Task statement:
Across the entries below, count the lines in which the word "behind" occurs. Reply with the count alone.

Input rows:
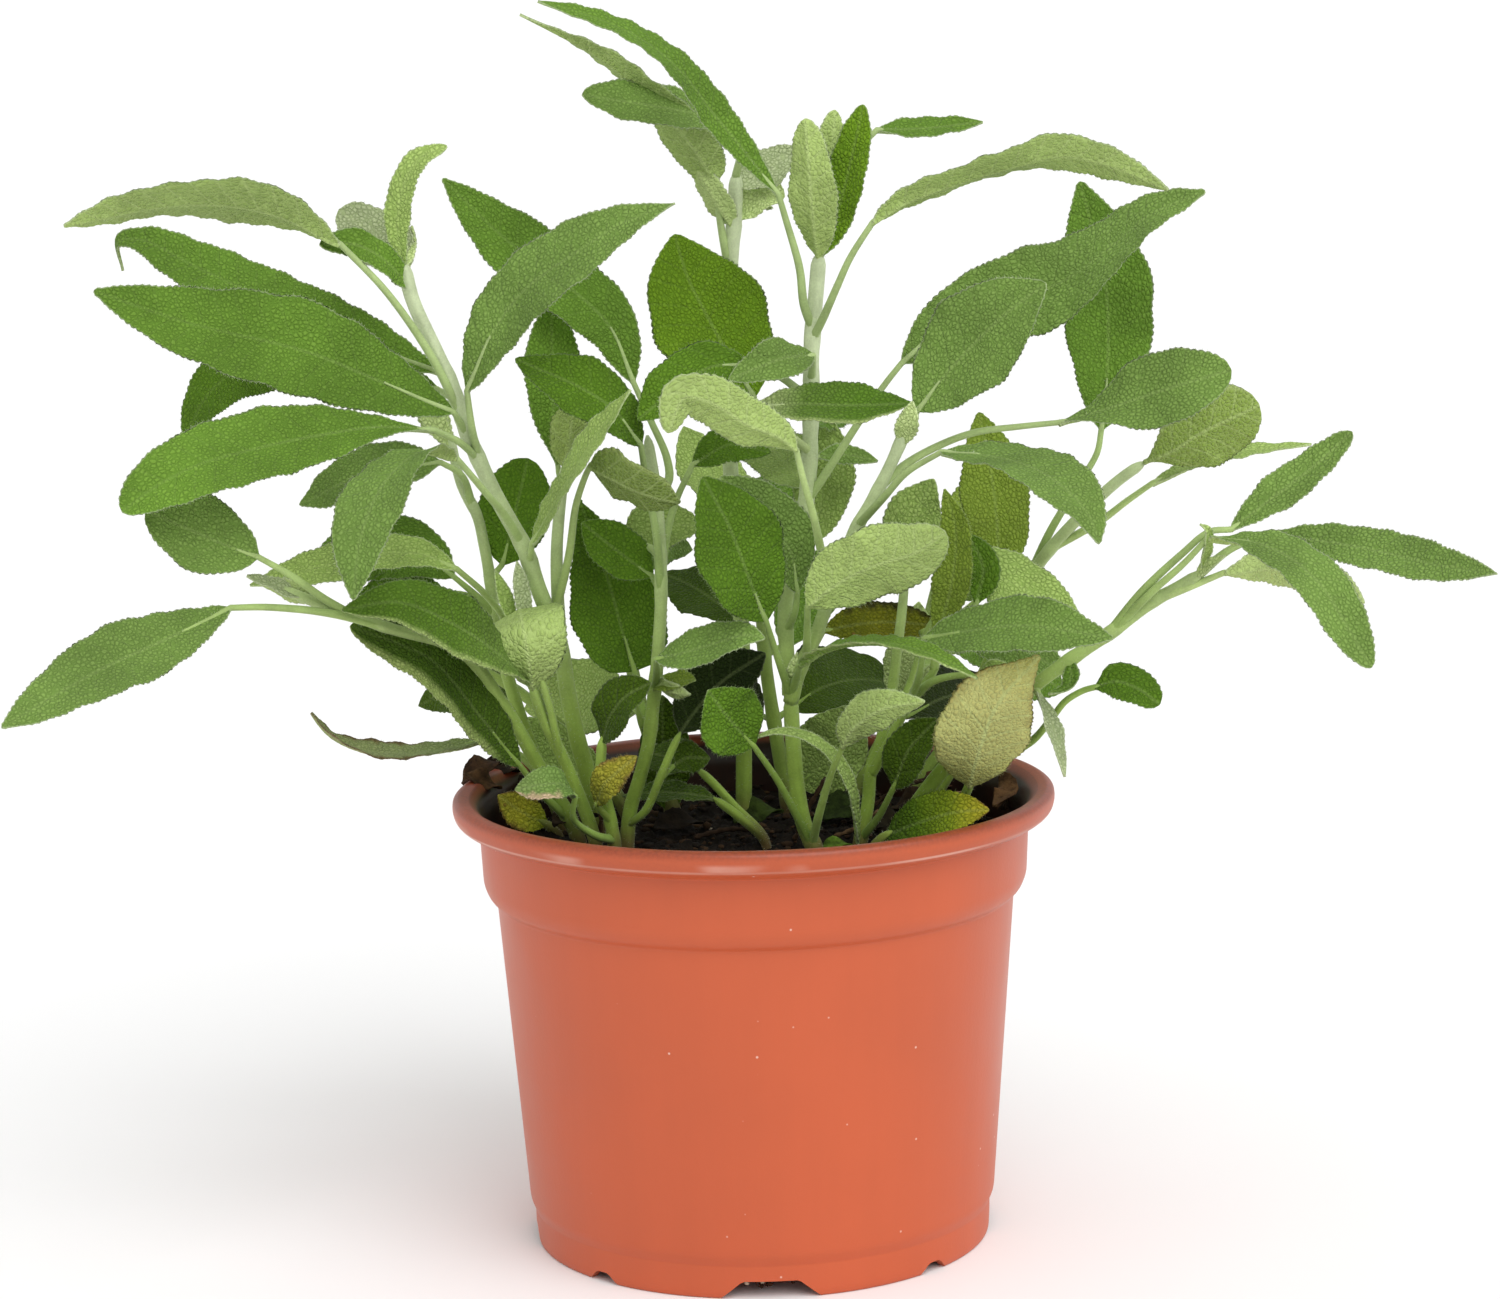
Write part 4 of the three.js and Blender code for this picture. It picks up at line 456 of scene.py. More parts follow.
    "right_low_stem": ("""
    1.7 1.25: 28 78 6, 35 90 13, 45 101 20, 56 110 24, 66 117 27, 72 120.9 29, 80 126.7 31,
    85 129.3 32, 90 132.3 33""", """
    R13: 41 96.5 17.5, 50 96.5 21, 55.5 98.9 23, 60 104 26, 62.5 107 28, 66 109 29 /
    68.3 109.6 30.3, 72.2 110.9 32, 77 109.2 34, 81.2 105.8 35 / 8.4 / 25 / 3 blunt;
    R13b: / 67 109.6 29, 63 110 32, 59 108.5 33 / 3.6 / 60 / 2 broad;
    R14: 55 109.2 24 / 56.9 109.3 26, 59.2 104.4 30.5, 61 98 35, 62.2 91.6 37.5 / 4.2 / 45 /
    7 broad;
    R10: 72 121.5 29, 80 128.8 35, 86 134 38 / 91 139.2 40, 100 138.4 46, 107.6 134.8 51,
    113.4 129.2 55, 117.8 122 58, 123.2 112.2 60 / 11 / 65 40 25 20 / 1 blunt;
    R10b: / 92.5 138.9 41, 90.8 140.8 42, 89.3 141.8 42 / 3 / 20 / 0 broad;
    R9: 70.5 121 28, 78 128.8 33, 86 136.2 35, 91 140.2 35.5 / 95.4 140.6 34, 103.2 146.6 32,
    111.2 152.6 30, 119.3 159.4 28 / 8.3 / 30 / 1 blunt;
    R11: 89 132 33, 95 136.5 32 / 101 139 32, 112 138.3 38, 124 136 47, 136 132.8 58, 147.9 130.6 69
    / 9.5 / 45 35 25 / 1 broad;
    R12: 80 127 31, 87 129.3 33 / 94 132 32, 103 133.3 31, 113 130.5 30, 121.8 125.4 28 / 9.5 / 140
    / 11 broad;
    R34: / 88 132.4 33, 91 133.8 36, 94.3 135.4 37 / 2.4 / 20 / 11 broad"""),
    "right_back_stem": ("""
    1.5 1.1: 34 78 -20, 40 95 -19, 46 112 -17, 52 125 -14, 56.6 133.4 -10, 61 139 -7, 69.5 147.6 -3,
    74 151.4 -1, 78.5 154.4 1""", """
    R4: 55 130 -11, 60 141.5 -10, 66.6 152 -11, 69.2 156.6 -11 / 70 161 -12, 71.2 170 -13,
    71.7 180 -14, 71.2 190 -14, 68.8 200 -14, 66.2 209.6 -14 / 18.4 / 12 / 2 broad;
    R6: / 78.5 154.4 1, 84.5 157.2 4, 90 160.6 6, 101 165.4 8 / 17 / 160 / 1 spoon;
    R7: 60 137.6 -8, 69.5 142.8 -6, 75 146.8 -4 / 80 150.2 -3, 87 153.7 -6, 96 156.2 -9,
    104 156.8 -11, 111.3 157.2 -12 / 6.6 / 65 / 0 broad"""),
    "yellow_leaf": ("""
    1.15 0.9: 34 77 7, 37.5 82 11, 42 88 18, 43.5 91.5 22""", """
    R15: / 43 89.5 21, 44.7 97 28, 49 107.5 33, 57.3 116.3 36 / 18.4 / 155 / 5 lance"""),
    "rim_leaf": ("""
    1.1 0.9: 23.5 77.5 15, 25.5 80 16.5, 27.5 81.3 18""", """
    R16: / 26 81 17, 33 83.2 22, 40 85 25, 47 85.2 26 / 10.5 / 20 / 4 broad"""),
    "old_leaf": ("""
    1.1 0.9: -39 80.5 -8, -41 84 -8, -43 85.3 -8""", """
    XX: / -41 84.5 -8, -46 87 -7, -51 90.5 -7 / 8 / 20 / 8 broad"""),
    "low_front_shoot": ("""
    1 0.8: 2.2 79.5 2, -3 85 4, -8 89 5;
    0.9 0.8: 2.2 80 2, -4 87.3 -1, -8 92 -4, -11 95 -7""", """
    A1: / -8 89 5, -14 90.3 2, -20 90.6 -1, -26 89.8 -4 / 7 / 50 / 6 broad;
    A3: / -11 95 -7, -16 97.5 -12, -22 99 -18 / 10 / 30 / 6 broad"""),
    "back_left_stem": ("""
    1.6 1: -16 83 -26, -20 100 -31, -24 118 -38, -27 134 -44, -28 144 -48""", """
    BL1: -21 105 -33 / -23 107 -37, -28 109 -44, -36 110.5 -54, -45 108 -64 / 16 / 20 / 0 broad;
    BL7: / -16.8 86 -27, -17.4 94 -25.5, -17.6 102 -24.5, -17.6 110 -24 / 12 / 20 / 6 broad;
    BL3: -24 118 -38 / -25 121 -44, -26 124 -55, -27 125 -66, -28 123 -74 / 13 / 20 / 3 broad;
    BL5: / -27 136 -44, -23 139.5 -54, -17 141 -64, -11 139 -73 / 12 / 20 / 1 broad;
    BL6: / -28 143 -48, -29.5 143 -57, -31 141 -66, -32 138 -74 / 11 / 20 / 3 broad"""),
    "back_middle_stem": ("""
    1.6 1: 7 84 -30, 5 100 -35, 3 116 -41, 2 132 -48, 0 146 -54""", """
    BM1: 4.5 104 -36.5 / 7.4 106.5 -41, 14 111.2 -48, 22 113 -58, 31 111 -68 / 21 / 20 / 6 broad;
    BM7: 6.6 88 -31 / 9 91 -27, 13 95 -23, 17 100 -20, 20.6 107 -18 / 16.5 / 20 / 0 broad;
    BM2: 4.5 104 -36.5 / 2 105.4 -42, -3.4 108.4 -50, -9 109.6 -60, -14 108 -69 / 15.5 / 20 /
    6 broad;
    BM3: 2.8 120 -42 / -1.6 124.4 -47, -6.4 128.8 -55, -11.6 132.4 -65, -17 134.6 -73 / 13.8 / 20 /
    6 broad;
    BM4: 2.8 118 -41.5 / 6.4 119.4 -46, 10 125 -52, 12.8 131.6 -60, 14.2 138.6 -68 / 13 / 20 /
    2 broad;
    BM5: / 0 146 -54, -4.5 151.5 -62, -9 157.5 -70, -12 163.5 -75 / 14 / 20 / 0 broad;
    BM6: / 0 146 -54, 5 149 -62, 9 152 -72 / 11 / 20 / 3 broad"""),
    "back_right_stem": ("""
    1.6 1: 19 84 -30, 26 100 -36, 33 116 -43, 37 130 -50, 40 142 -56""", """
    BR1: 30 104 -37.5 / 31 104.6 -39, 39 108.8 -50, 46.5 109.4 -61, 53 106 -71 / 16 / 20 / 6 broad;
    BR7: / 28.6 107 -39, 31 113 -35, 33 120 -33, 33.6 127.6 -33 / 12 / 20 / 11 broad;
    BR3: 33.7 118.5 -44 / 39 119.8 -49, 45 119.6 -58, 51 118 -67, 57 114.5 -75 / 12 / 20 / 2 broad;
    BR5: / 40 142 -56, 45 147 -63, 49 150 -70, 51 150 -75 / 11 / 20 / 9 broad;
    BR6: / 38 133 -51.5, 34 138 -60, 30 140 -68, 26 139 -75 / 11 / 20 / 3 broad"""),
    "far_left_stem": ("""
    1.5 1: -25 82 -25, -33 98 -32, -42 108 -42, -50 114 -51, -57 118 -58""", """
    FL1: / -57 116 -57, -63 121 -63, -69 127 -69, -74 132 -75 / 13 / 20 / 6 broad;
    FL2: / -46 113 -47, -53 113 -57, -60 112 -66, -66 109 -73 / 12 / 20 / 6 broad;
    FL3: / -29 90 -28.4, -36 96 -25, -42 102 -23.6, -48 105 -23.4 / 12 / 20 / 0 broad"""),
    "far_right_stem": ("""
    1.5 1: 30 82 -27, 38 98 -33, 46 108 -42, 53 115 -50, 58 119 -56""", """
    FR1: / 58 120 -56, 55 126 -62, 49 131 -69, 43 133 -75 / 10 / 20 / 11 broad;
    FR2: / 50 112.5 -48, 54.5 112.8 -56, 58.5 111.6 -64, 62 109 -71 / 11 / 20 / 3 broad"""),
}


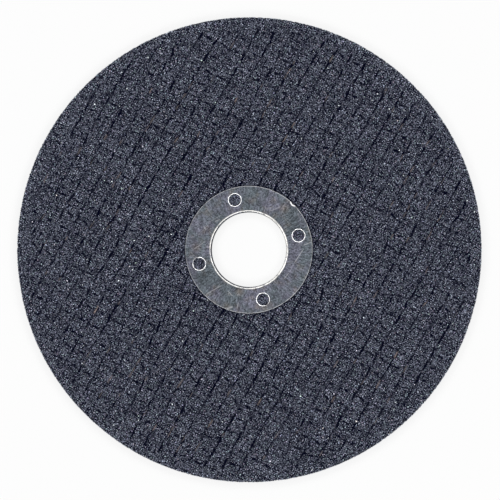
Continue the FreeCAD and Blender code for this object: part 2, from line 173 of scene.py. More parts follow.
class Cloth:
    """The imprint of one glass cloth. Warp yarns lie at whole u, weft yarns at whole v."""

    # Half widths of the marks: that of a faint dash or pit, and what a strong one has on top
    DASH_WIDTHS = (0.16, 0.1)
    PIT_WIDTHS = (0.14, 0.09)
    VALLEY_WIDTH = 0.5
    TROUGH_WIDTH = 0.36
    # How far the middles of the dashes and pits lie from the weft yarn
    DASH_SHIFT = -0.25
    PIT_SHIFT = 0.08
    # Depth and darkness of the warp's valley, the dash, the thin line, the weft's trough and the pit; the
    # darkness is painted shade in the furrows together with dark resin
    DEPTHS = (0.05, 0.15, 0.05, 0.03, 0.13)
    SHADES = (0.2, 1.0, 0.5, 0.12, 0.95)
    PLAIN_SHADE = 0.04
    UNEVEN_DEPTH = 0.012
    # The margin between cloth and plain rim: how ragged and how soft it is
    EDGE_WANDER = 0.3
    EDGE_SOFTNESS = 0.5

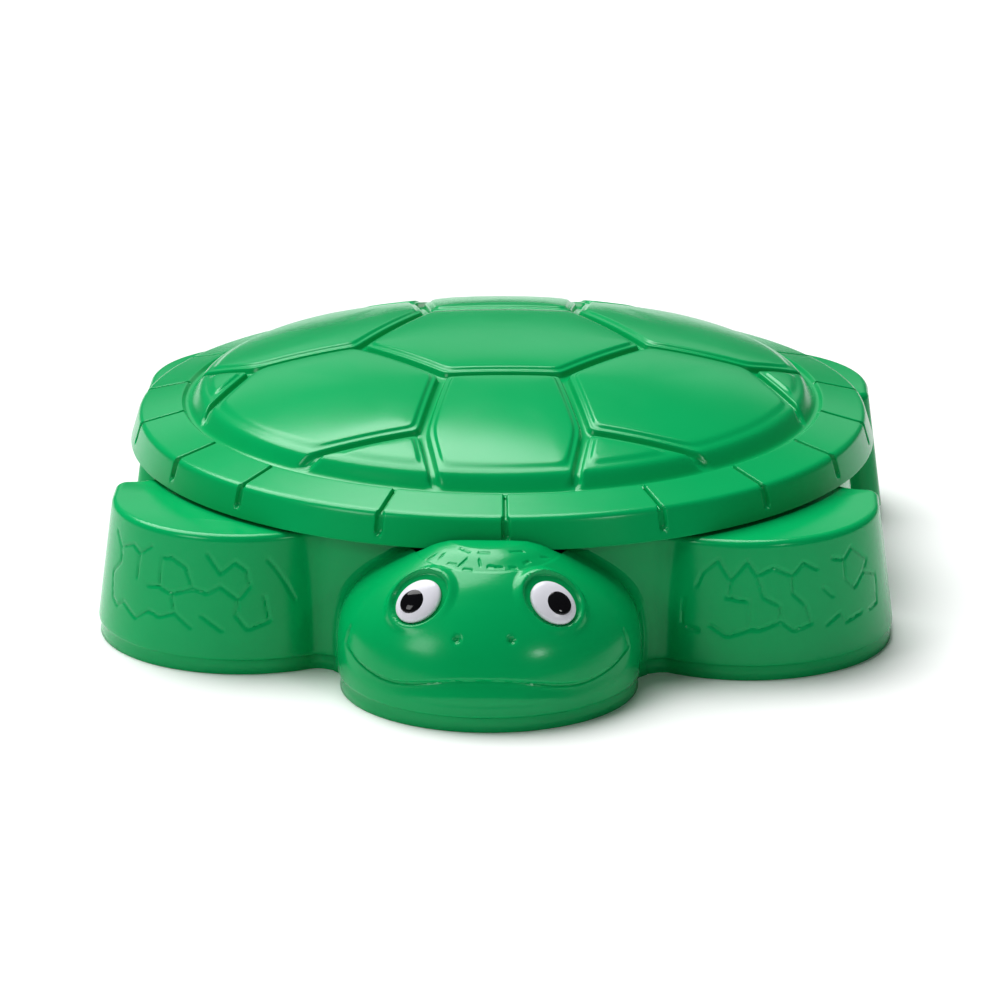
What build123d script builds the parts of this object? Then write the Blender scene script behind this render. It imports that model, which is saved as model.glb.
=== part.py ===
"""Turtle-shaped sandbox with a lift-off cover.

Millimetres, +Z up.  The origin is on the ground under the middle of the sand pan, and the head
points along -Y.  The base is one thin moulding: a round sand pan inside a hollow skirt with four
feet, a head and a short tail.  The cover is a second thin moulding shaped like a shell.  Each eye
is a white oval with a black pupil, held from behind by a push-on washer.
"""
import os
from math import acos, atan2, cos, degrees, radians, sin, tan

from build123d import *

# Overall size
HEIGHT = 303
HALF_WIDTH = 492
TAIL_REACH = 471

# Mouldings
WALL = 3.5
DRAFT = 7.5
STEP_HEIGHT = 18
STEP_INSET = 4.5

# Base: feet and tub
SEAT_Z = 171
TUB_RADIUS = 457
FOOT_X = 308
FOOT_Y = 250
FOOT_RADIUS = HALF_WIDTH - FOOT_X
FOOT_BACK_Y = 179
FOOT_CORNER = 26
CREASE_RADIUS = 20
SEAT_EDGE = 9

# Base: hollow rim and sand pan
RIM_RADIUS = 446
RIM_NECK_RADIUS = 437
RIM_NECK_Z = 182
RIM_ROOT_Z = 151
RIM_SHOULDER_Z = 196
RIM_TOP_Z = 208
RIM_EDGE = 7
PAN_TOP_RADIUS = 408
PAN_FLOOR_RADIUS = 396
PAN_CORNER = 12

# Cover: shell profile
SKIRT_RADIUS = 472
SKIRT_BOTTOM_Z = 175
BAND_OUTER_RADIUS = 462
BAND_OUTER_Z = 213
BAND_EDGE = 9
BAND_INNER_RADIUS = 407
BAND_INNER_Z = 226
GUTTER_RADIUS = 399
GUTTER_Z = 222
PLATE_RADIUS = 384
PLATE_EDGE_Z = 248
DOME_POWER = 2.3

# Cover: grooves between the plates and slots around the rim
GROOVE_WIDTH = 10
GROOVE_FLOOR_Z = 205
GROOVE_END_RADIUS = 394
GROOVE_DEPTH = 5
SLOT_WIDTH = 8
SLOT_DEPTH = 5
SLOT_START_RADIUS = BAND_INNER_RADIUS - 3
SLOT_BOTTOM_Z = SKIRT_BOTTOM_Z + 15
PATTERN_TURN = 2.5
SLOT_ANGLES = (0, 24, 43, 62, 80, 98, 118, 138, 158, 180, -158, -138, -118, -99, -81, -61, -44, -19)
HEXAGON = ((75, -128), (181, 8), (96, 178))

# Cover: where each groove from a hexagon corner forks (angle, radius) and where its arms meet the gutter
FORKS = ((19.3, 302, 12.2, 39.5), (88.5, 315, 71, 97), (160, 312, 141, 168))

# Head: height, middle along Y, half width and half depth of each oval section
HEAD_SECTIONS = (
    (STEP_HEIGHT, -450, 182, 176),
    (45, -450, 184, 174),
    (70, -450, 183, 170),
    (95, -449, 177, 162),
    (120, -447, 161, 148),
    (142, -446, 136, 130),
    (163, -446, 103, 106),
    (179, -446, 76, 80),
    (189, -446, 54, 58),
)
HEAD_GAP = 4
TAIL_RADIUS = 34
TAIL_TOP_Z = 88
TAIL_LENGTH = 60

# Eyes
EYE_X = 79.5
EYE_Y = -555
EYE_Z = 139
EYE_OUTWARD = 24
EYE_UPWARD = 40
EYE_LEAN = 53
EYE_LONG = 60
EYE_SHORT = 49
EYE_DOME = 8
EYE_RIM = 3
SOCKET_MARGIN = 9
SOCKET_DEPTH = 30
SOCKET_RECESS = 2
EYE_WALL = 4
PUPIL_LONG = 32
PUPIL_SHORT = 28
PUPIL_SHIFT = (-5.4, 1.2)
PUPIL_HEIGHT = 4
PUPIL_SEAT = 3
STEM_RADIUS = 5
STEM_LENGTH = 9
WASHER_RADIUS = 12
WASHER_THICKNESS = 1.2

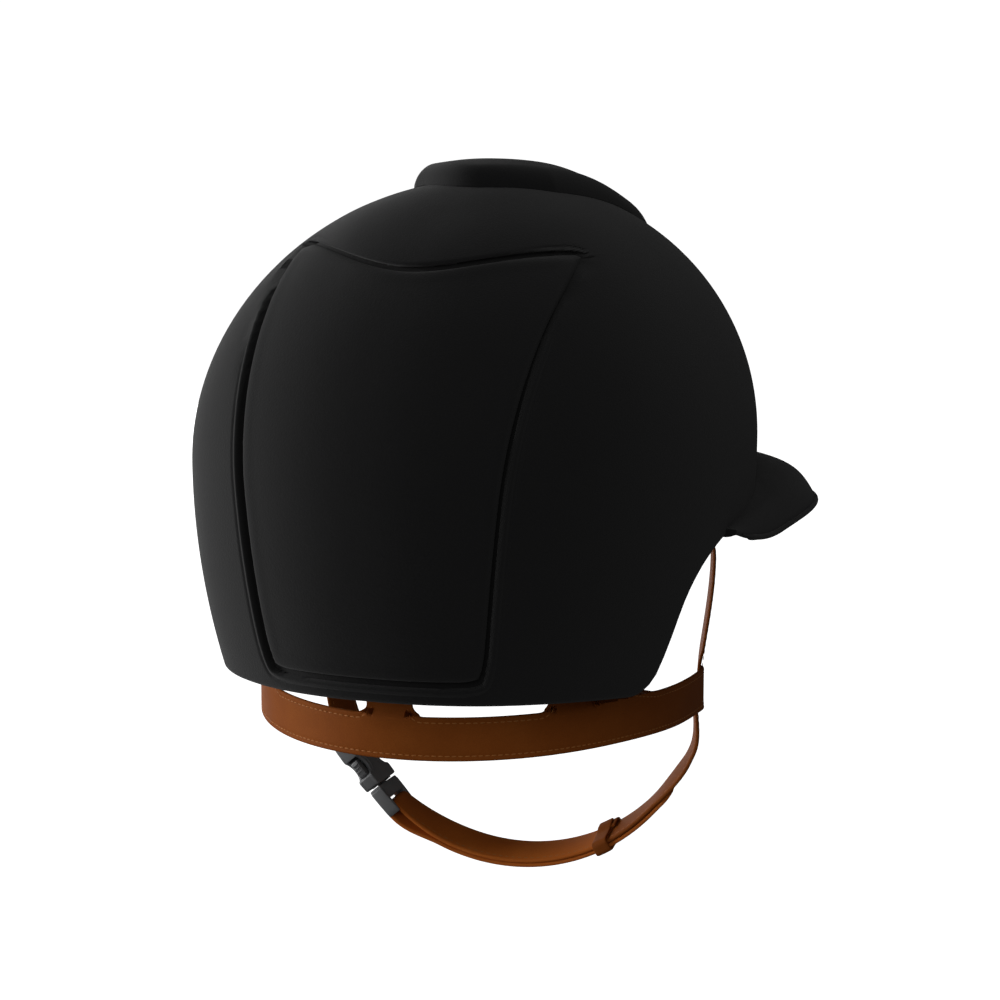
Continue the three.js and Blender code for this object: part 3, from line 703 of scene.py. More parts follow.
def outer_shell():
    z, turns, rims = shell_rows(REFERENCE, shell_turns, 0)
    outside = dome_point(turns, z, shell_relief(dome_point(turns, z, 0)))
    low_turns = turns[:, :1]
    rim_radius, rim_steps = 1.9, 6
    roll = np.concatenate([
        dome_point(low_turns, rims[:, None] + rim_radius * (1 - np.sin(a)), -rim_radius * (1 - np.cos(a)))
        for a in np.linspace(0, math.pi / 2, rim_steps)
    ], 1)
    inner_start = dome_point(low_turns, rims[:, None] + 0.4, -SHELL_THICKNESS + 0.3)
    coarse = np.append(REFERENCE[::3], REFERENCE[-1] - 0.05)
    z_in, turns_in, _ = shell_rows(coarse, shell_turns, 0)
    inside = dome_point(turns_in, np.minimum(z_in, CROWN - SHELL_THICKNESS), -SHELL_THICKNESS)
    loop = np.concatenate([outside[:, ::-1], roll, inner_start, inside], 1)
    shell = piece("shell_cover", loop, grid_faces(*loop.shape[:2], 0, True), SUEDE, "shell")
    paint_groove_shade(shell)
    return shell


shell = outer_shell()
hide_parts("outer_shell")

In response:
2